A trip through Zimbabwe from the Victoria Falls to Tshwane recalls a bygone era of luxury travel.
Travellers love to toss around the quote “it’s about the journey, not the destination”. The thing is, that was said by tennis legend Arthur Ashe in reference to success. But we may be forgiven for giving it a more literal meaning while on board a luxury train, rocking gently along the tracks from Victoria Falls to Tshwane.
In this case, the journey on Rovos Rail is by far the main attraction. Not to take anything away from the Falls, of course. They are pretty spectacular in their own right, but we departed from there and had already showered in their rainbowed, misty magnificence.
An Experience In Itself
Running in both directions, one-way or round-trip, this three-night excursion is one of the short ones. All too short, some might say, as they reluctantly leave the grandeur and opulence of the train.
Being on board is not merely a means of getting from one place to another; it is in and of itself an experience.
There is a dress code, which requires a carefully constructed schedule of costume changes – smart casual for during the day, warm and suitably layered attired for the game drive, and formal for dinner. This is utterly delightful and fully in keeping with the atmosphere of the train.
All Dressed Up To Dine
The dining car is panelled in highly polished wood, with turned posts, tasselled curtains, and Edwardian features such as glass lampshades fashioned like flowers, and lazily turning ceiling fans.
Technically, these are not necessary as there is air conditioning throughout, but let’s not allow such a thing to get in the way of the sumptuous feel of a bygone era.
The uniformed staff go about their business graciously as they serve the four courses – starter, main, cheese, dessert – each accompanied by a South African wine.
It is only right that we should make the effort to dress accordingly, and there is a lovely nostalgia seeing the men enter wearing jackets and ties, and the women dressed in sequins and satins with glittering necklaces.
After dinner, passengers may stroll to the back of the train to take a postprandial digestif in the lounge car, or a quick smoke in the club car. Later, they will retire to their suite, where they will be lulled to sleep by the rhythms of the train.
Pullman Suites
There are three sleeping options. The Pullman suites are the smallest, and reminiscent of the compartments we used to have on the old South African Railways trains back in the 1970s.
Except not – these are much more luxurious, no green vinyl. During the day, they are made up with a sofa seat, and at night this can be converted into a double bed, or a twin bunk.
The Deluxe suites have a double or twin-bed option, as well as a spacious lounge area with two chairs, bar fridge, writing desk, and wardrobes with hanging and shelf space, because you need somewhere to put the ball gown and tuxedo, obviously.

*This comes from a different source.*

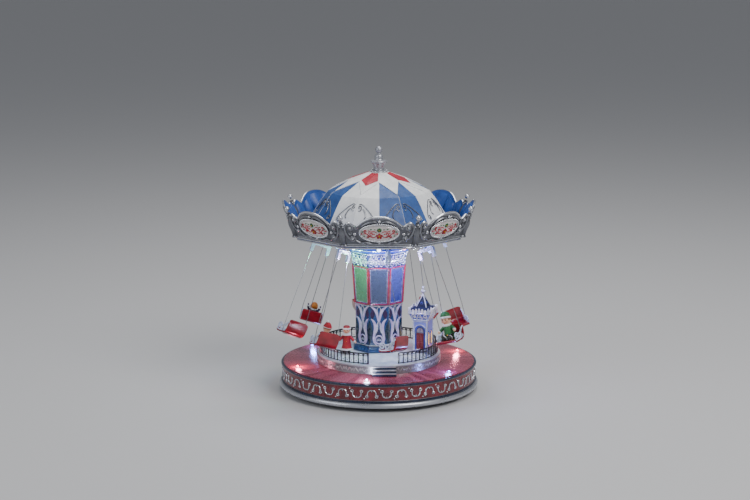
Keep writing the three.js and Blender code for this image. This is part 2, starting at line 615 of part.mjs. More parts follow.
function addColumn(group) {
  const plinth = octagonShell([[28.5, STAGE_TOP + GAP], [28.5, STAGE_TOP + 2.5], [27, STAGE_TOP + 3.5],
    [27, PLINTH_TOP]], 15);
  piece(group, 'column_plinth', plinth, FINISH.blue);
  const lower = octagonShell([[COLUMN_APOTHEM, PLINTH_TOP + GAP], [COLUMN_APOTHEM + 0.4, COLUMN_TOP]], SHELL);
  piece(group, 'column_lower', lower, FINISH.teal);
  const sleeve = octagonShell([[MIRROR_APOTHEM[0], COLUMN_TOP + GAP], [MIRROR_APOTHEM[1], MIRROR_TOP]], 1.4);
  piece(group, 'mirror_sleeve', sleeve, FINISH.mirror);
  piece(group, 'mirror_frame', buildMirrorFrame(), FINISH.frameRed);
  const lace = octagonShell([[MIRROR_APOTHEM[1] + 0.8, MIRROR_TOP + GAP], [MIRROR_APOTHEM[1] + 1.4, 152],
    [LACE_APOTHEM, LACE_TOP]], 1.4);
  piece(group, 'lace_frieze', lace, FINISH.silver);
  piece(group, 'column_cap', buildCap(), FINISH.blue);
  piece(group, 'column_lamps', buildColumnLamps(), FINISH.lamp);
}

// ---- Canopy --------------------------------------------------------------------------------------
/** Puts a geometry built beside the pivot of a chair, with +X outwards, at its azimuth. */
const atAzimuth = (geometry, azimuth) => geometry.rotateZ(radians(azimuth - 90));
const swingAzimuth = (index) => FIRST_SWING + index * FACET;

/** The two ears that hold a chair's pivot pins, and the stop bar that its fork leans against. */
function buildBracket() {
  const [r, z] = [PIVOT_RADIUS, PIVOT_HEIGHT];
  const ears = [-1, 1].map((side) => {
    const y = side > 0 ? [2.9, 4.9] : [-4.9, -2.9];
    return box([r - 4.5, y[0], z - 6], [r + 3, y[1], CANOPY_FLOOR + 0.5]);
  });
  const stop = box([r - 4.5, -4, z - 6], [r - 0.4, 4, z - 4]);
  const hole = limb([r, -7, z], [r, 7, z], PIN_HOLE, PIN_HOLE, 6);
  return cut(join(...ears, stop), hole);
}

function buildCanopyFloor() {
  const radius = octagonRadius(CROWN_CORNER * Math.cos(radians(CORNER)) - 1.8 - GAP);
  const plate = ring([[SHAFT_RADIUS + GAP, CANOPY_FLOOR], [radius, CANOPY_FLOOR],
    [radius, CANOPY_FLOOR + CANOPY_PLATE], [SHAFT_RADIUS + GAP, CANOPY_FLOOR + CANOPY_PLATE]], SIDES, CORNER);
  const hub = tube(9, SHAFT_RADIUS + GAP, CANOPY_FLOOR + 1, CANOPY_FLOOR + 10, 16);
  const bore = rod(SHAFT_RADIUS + GAP, CANOPY_FLOOR - 2, CANOPY_FLOOR + 12, 16);
  const filled = cut(join(plate, hub), bore);
  const brackets = SWINGS.map((_, i) => atAzimuth(buildBracket(), swingAzimuth(i)));
  return join(filled, ...brackets);
}

// The crown's rim over half a panel: distance from the panel's middle, and height of the edge.
const CROWN_EDGE = [[0, 217], [8, 216.4], [16, 213.4], [22, 208.6], [26, 204], [29.5, 208.5], [33.5, 208],
  [36.5, 203]];
const CROWN_CORNER_TOP = 201.5;
const CROWN_WALL = 1.8;
const CROWN_LEAN = [0.31, 0.46]; // how far the wall moves outwards for each millimetre of height: corner, middle

/** The crown: eight outward-leaning petals in one ring, with a post and a ball at every corner. */
function buildCrown() {
  const apothem = CROWN_CORNER * Math.cos(radians(CORNER));
  const halfSide = CROWN_CORNER * Math.sin(radians(CORNER));
  const right = CROWN_EDGE.map(([x, z]) => ({ x, z }));
  const left = right.slice(1).reverse().map(({ x, z }) => ({ x: -x, z }));
  const panel = [{ x: -halfSide, z: CROWN_CORNER_TOP }, ...left, ...right];
  const columns = panel.length * SIDES;
  const pointAt = (i, j, side) => {
    const facet = Math.floor(i / panel.length);
    const { x, z } = panel[i % panel.length];
    const share = Math.abs(x) / halfSide;
    const level = j ? z : CROWN_BOTTOM;
    const lean = CROWN_LEAN[1] + (CROWN_LEAN[0] - CROWN_LEAN[1]) * share ** 2;
    const grow = lean * (level - CROWN_BOTTOM);
    const out = apothem + grow - (side ? 0 : CROWN_WALL);
    const across = x * (out / apothem);
    return new THREE.Vector3(across, -out, level).applyAxisAngle(new THREE.Vector3(0, 0, 1), radians(facet * FACET));
  };
  const wall = lattice(columns, 1, () => false, pointAt, true);
  const height = (BALL_HEIGHT - CROWN_BOTTOM) / Math.cos(Math.atan(CROWN_LEAN[0]));
  const profile = [[0, 1.8], [3.8, 1.8], [2.9, 14], [3.6, 22], [1.5, height - 2.6],
    [BALL_RADIUS, height], [0, height + BALL_RADIUS]];
  const posts = [];
  for (let i = 0; i < SIDES; i += 1) {
    const lean = Math.atan((BALL_CIRCLE - CROWN_CORNER + 1) / (BALL_HEIGHT - CROWN_BOTTOM));
    const post = turned(profile, 6).rotateY(lean).translate(CROWN_CORNER - 1, 0, CROWN_BOTTOM);
    posts.push(atAzimuth(post, CORNER + i * FACET));
  }
  return join(wall, ...posts);
}

function buildRoof() {
  const wall = 1.6;
  const outer = [[SHAFT_RADIUS + GAP, ROOF[0][1]], ...ROOF, [ROOF[5][0], ROOF_SKIRT]];
  const inner = [[ROOF[5][0] - wall, ROOF_SKIRT], ...ROOF.slice(1).reverse().map(([r, z]) => [r - wall, z - wall]),
    [ROOF[0][0], ROOF[0][1] - 2 * wall], [SHAFT_RADIUS + GAP, ROOF[0][1] - 2 * wall]];
  return ring([...outer.reverse(), ...inner.reverse()], 2 * SIDES);
}

function buildFinial() {
  const top = FINIAL_TOP;
  return turned([[0, 246.7], [9, 246.7], [9.4, 247.8], [8.6, 249], [5.6, 250], [6.2, 253], [7.8, 257.6],
    [9, 258.4], [9, 259.6], [5.2, 260.4], [4.4, 262.5], [4.8, 265], [3.2, 267.2], [1.8, 268], [3.5, 270],
    [3.8, 272], [3, 274.6], [1.5, top], [0, top]], 12);
}

function addCanopy(group) {
  piece(group, 'canopy_floor', buildCanopyFloor(), FINISH.blue);
  piece(group, 'crown', buildCrown(), FINISH.silver);
  piece(group, 'roof_dome', buildRoof(), FINISH.blue);
  piece(group, 'finial', buildFinial(), FINISH.silver);
}

// ---- Chairs --------------------------------------------------------------------------------------
// Every chair is built hanging straight down from a pivot at the origin, with +X outwards and -Y in
// the direction of travel. It is then leaned outwards and moved to its place under the canopy.
function buildHanger(rest) {
  const across = FORK_SPAN + FORK_BAR / 2;
  const inner = across - FORK_BAR;
  const half = FORK_DEPTH / 2;
  const under = -SEAT_DROP - GAP - WIRE_RADIUS;
  const right = [[inner, -FORK_LEG], [across, -FORK_LEG], [across, -FORK_DROP], [half, -FORK_DROP], [half, 0]];
  const left = right.map(([x, z]) => [-x, z]).reverse();
  const crotch = [[-inner, -FORK_DROP - FORK_BAR], [inner, -FORK_DROP - FORK_BAR]];
  const fork = prism([...crotch, ...right, ...left], -half, half).rotateX(Math.PI / 2);
  const trunnion = turned([[0, -4.6], [PIN_RADIUS, -4.6], [PIN_RADIUS, -2.5], [BARREL_RADIUS, -2.5],
    [BARREL_RADIUS, 2.5], [PIN_RADIUS, 2.5], [PIN_RADIUS, 4.6], [0, 4.6]], 6).rotateX(Math.PI / 2);
  const wire = (from, to) => limb(from, to, WIRE_RADIUS, WIRE_RADIUS, WIRE_SIDES);
  const hung = (x, z) => new THREE.Vector3(x, WIRE_BACK, z).applyMatrix4(rest).toArray();
  const parts = [fork, trunnion, wire(hung(-WIRE_SPAN, under), hung(WIRE_SPAN, under))];
  for (const side of [-1, 1]) {
    const x = side * WIRE_SPAN;
    parts.push(wire([side * FORK_SPAN, 0, -FORK_LEG + 2], hung(x, -WIRE_BEND)));
    parts.push(wire(hung(x, -WIRE_BEND + 0.4), hung(x, under - 0.3)));
  }
  return join(...parts);
}

function buildSeat() {
  const low = -SEAT_DROP;
  const top = low + SEAT_HEIGHT;
  const half = SEAT_WIDTH / 2;
  const shell = [[-12.5, low + 3], [-11.2, low + 0.6], [-9.5, low], [5, low], [9.3, low + 2.6], [11.2, low + 8],
    [12.6, top], [10.8, top + 0.2], [9.4, low + 8.4], [7.8, low + 4], [4.4, low + 2], [-9.1, low + 2],
    [-10.4, low + 2.6], [-11.2, low + 4]];
  const arm = [[-10.4, low + 1], [6.6, low + 1], [9.9, low + 6.4], [8.4, low + 7.6], [1.8, low + 5], [-3.4, low + 7],
    [-7.8, low + 9], [-11.2, low + 7.2], [-11, low + 4.2]];
  return join(sideProfile(shell, -half, half), sideProfile(arm, -half, 1.6 - half),
    sideProfile(arm, half - 1.6, half));
}

function buildRider(style) {
  const seat = -SEAT_DROP + 2 + GAP;
  const hats = {
    hood: [ball(5.2, [0, 0.8, seat + 21], [1, 1, 0.95])],
    hat: [turned([[0, 0], [4.9, 0], [2.4, 5.5], [0, 7]], 8).translate(0, 0.4, seat + 21.4)],
    cap: [turned([[0, 0], [4.8, 0], [3.4, 4], [0, 5]], 8).translate(0, 0.4, seat + 21.6)],
  };
  return join(
    turned([[0, 0], [4.6, 0], [5.2, 4], [3.2, 15], [0, 15.4]], 8).translate(0, -0.8, seat),
    ball(4.6, [0, -0.2, seat + 19]), ...hats[style],
    limb([-3, -1, seat + 2.6], [-3.2, -7.4, seat + 2.4], 2.1),
    limb([3, -1, seat + 2.6], [3.2, -7.4, seat + 2.4], 2.1),
    box([-5, -9.8, seat + 1.2], [-1.4, -6.6, seat + 6]),
    box([1.4, -9.8, seat + 1.2], [5, -6.6, seat + 6]),
    limb([-3, -0.6, seat + 13], [-8.2, -3.5, seat + 9.4], 1.5, 1.7),
    limb([3, -0.6, seat + 13], [8.2, -3.5, seat + 9.4], 1.5, 1.7),
  );
}

/** Turns a chair, drawn straight below its fork, to the way it hangs at rest. */
function restMatrix([lean, sway, twist]) {
  const about = (axis, degrees) => new THREE.Matrix4().makeRotationAxis(axis, radians(degrees));
  const [x, y, z] = [[1, 0, 0], [0, 1, 0], [0, 0, 1]].map((axis) => new THREE.Vector3(...axis));
  const turnedAbout = about(y, LEAN - lean).multiply(about(x, sway)).multiply(about(z, twist));
  return new THREE.Matrix4().makeTranslation(0, 0, -KNEE).multiply(turnedAbout)
    .multiply(new THREE.Matrix4().makeTranslation(0, 0, KNEE));
}

function addSwings(group) {
  const hang = (geometry, index) => {
    const leaned = geometry.rotateY(radians(-LEAN)).translate(PIVOT_RADIUS, 0, PIVOT_HEIGHT);
    return atAzimuth(leaned, swingAzimuth(index));
  };
  SWINGS.forEach((letter, index) => {
    const rest = restMatrix(REST[letter]);
    piece(group, `hanger_${letter}`, hang(buildHanger(rest), index), FINISH.hanger);
    piece(group, `seat_${letter}`, hang(buildSeat().applyMatrix4(rest), index), FINISH.seatRed);
    const style = RIDERS[letter];
    if (style) {
      const finish = style === 'cap' ? FINISH.coatGreen : FINISH.coat;
      piece(group, `rider_${letter}`, hang(buildRider(style).applyMatrix4(rest), index), finish);
    }
  });
}

const carousel = new THREE.Group();
addBase(carousel);
addDrive(carousel);
addStage(carousel);
addColumn(carousel);
addCanopy(carousel);
addSwings(carousel);
export default carousel;
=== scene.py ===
"""Looks of a lit chair-swing carousel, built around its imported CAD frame.

Lengths are in millimetres until piece() turns them into metres. An azimuth of 0 degrees faces the front
(-Y) and grows towards +X. Every ornament is drawn as strokes in two dimensions and then laid on its
surface: the band, the crown, the roof or the column.
"""
import math
import random

import bmesh
import bpy
from mathutils import Matrix, Vector


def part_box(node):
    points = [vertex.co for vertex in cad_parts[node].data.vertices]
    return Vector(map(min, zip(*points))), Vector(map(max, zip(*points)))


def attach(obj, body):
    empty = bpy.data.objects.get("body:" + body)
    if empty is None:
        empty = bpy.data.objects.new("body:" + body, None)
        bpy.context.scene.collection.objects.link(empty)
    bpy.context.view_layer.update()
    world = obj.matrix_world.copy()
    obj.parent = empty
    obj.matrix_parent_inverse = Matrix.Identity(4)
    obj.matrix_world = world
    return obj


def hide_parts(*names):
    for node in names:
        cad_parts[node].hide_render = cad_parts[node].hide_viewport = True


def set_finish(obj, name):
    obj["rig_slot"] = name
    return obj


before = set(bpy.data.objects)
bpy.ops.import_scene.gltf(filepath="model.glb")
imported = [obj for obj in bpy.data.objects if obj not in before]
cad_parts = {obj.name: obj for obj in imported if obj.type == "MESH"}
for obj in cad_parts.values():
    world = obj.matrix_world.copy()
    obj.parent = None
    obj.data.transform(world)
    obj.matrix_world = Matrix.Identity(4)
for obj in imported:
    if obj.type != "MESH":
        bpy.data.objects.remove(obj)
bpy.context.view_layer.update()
MM = 0.001
# The radius of a turned profile where it meets its axis.
AXIS = 0.001
RANDOM = random.Random(7)


# ---- Sizes, read from the frame in millimetres ---------------------------------------------------
def low(node):
    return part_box(node)[0] / MM


def high(node):
    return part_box(node)[1] / MM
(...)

If they are a little bit creased from the suitcase, there is a laundry service to take care of that.
The Royal Suites
The Royal suites – two of them take up an entire car – have a double bed separated from the lounge with sliding doors, and a separate bathroom… with a Victorian-style claw-foot tub.
It faces a window so you can wallow in your bubbles while watching the African bush go by.
All other suites have en-suite bathrooms with showers, and the décor continues in the Edwardian theme with lots of wood, and warm colours. Your every need is anticipated with toiletry bags filled with amenities.
“You are welcome to take these home with you,” our hostess tells us. Oh, yes. You get your own personal hostess who will look after you for the duration of the trip, replenishing everything from the shampoo to the champagne. And if you forget to fill out the refresh request, or get a sudden hunger pang at 3am, there’s 24-hour room service.
Open-Air Leisure
During the day, between breakfast, lunch and afternoon tea, passengers are kept incredibly busy with sitting in the open-air observation car at the very back of the train, absorbing the beauty of the scenery.
The train travels at a maximum speed of around 60km an hour – often slower, depending on the standard of the tracks (this is Africa, after all) – so the pace is leisurely enough to take it all in.
Or maybe you want to lie on your bed with a book, or challenge a fellow passenger to a rousing game of Checkers or Scrabble.
A Trip Back In Time
This particular Vic Falls/Pretoria journey is what they call “train-heavy”, as in there is only one excursion: a game drive in Hwange National Park in western Zimbabwe, on the border of Botswana.
If you lose your bearings, a gorgeous glossy fold-out map is available in your suite to further add to the old-timey feelings.
On this note, it is prudent to mention there is no Wi-Fi on board, nor are there televisions. The idea is to switch off, relax and be transported not only across our beautiful continent, but back in time.